I then simply added a short half-butt section and fished half-a-metre past my original line and caught again instantly. If you move and get no response, be prepared to move again until you locate the fish. 

7 Good anglers move swims.jpg

8) F1's respond to the 10-second rule

When it comes to pellet fishing I’m a massive believer in making the fish ‘have it’ as opposed to waiting for them to do so – and the best way of doing this is through lifting and lowering the rig. This causes the hookbait to rise and fall in the water, a motion that F1s often find irresistible. Bites tend to come just as the float settles back down again.

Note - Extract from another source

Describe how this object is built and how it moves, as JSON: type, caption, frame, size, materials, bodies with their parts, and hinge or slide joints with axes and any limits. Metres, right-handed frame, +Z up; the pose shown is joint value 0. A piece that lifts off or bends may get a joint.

The best way is to lift the float 6ins-8ins clear of the water and then slowly lower it back in. I then let the float sit for 10 seconds before repeating the process. 

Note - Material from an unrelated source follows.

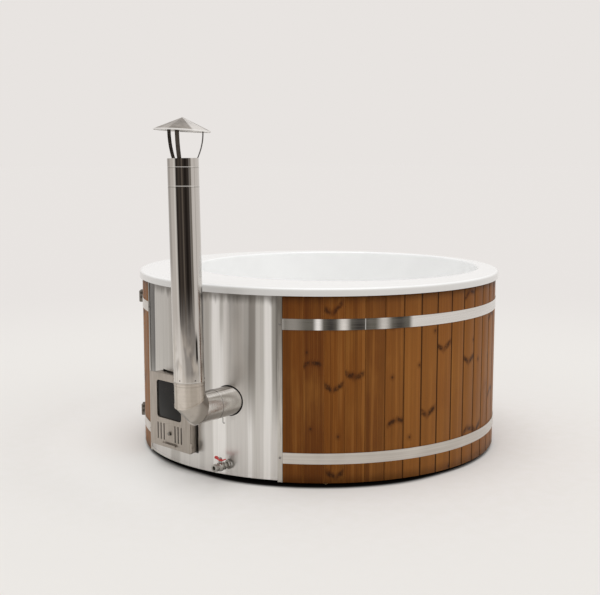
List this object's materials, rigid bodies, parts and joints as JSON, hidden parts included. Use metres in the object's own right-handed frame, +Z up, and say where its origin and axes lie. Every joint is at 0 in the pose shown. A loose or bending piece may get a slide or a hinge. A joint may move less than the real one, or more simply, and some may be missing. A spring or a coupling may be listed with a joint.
{
  "type": "wood-fired hot tub",
  "caption": "Round hot tub: moulded white liner with bench, upright board cladding under steel bands, built-in wood stove behind a curved steel panel, elbowed chimney, rain cap, drain valve.",
  "frame": {"origin": "on the floor, on the axis of the tub's round cladding", "axes": "+Z up; the stove door faces -Y; +X to the right of somebody who looks at the door"},
  "size_m": [1.9998, 2.3363, 1.7696],
  "materials": {
    "shell": "white gel coat, glossy",
    "cladding": "brown stained softwood, satin",
    "timber": "plain sawn softwood",
    "sheet_steel": "stainless sheet, half bright",
    "flue_steel": "stainless flue pipe, bright",
    "dark_steel": "plain steel, satin",
    "cast_iron": "cast, rough",
    "door_glass": "dark ceramic glass",
    "rope_seal": "woven glass-fibre rope",
    "black_seal": "matt",
    "pipe_plastic": "pressure pipe, matt",
    "nickel": "nickel plate, satin",
    "red_handle": "red paint, glossy"
  },
  "bodies": {
    "tub": {"liner": "shell", "drain_strainer": "sheet_steel", "boards_right": "cladding", "boards_back_right": "cladding", "boards_back_left": "cladding", "boards_left": "cladding", "upper_band": "sheet_steel", "upper_band_right": "sheet_steel", "upper_band_short": "sheet_steel", "lower_band": "sheet_steel", "lower_band_short": "sheet_steel", "tension_bolts": "dark_steel", "tension_nuts": "dark_steel", "inner_hoops": "sheet_steel", "frame_posts": "timber", "panel_posts": "timber", "bench_posts": "timber", "footwell_pads": "timber", "floor_disc": "timber", "middle_beam": "timber", "side_beams": "timber", "front_panel": "sheet_steel", "panel_strips": "sheet_steel", "strip_screws": "dark_steel", "water_jacket": "dark_steel", "fire_chamber": "dark_steel", "fire_grate": "cast_iron", "ash_pan": "dark_steel", "stove_collar": "sheet_steel", "stove_feet": "dark_steel", "heat_shield": "sheet_steel", "hinge_pins": "dark_steel", "hot_pipe": "sheet_steel", "return_pipe": "sheet_steel", "wall_grilles": "shell", "flue_bend": "dark_steel", "flue_seal": "black_seal", "elbow_foot": "flue_steel", "elbow_gore": "flue_steel", "elbow_sleeve": "flue_steel", "drain_pipe": "pipe_plastic", "valve_flange": "nickel", "valve_body": "nickel"},
    "door": {"door_plate": "sheet_steel", "door_glass": "door_glass", "glass_frame": "dark_steel", "door_seal": "rope_seal", "door_pull": "sheet_steel"},
    "air_control": {"air_slider": "dark_steel", "air_knob": "dark_steel"},
    "drain_tap": {"valve_ball": "nickel", "valve_handle": "red_handle", "handle_nut": "nickel"},
    "chimney": {"chimney_pipe": "flue_steel", "chimney_rivets": "dark_steel", "chimney_top": "flue_steel"},
    "rain_cap": {"cap_collar": "flue_steel", "cap_straps": "dark_steel", "cap_cone": "flue_steel"}
  },
  "joints": [
    {"name": "door_hinge", "type": "hinge", "parent": "tub", "child": "door", "pos_m": [0.1035, -1.0215, 0.3], "axis": [0, 0, 1], "range_deg": [0, 110]},
    {"name": "air_slide", "type": "slide", "parent": "door", "child": "air_control", "axis": [1, 0, 0], "range_m": [0, 0.011]},
    {"name": "drain_turn", "type": "hinge", "parent": "tub", "child": "drain_tap", "pos_m": [0.29947, -1.00037, 0.084], "axis": [0, 0, 1], "range_deg": [0, 90]},
    {"name": "chimney_lift", "type": "slide", "parent": "tub", "child": "chimney", "axis": [-0.0208, -0.002, 0.9998], "range_m": [0, 0.06]},
    {"name": "cap_lift", "type": "slide", "parent": "chimney", "child": "rain_cap", "axis": [-0.0208, -0.002, 0.9998], "range_m": [0, 0.04]}
  ]
}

9) You'll catch more by dotting the float down

Where pellets are concerned F1s are very delicate feeders, so I fish with my float dotted right down so that you can only see the tip, and I lift at every indication. When I say ‘lift ’I mean exactly that – there’s no need for a hard strike. It’s just a lift of the pole. If a fish is on then I’ll ship it back and if it isn’t then I’ll simply lower the float straight back down again.

Sometimes you’ll lift at the tiniest of indications and think ‘that can’t be on’, only to see elastic stream from the pole-tip and a great big F1 end up in the net. 

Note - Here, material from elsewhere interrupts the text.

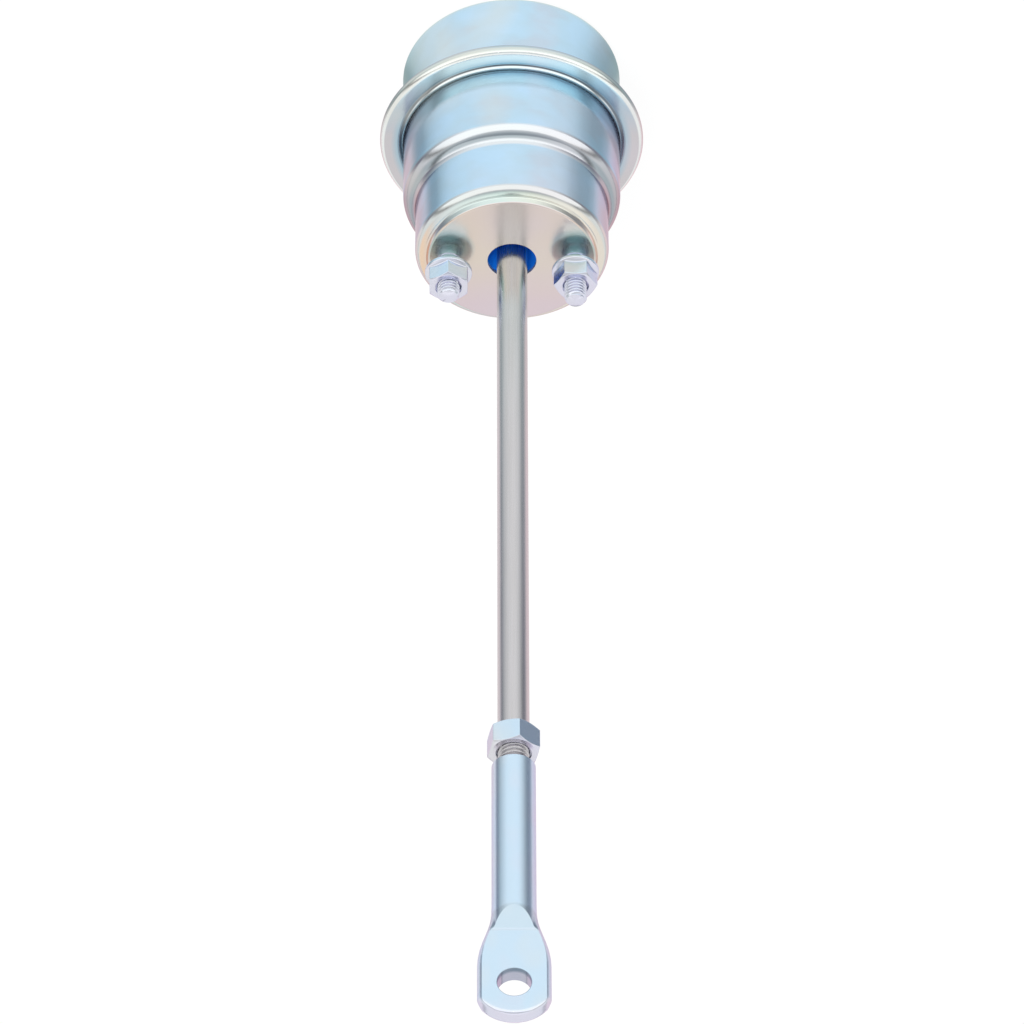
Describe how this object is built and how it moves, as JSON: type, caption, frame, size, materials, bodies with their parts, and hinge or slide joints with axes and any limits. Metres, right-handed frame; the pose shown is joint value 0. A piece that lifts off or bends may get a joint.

10) Back shots and a tight line will bring more F1's

 

Perhaps one of the best tips I have ever been given for F1 fishing is the use of back shots – and when it’s Alan Scotthorne who passes it on you definitely take notice! I fish a string of No9 back shots above the float, with the first one set 3ins above it and the rest spaced at 3ins intervals right the way up to the pole-tip.

Using back shots means I’m forced to keep the pole high and tight to the float. If I drop the pole low, the bottom back shot will sink the float. Using back shots I miss very few bites, as there is no slack line between pole float and pole-tip.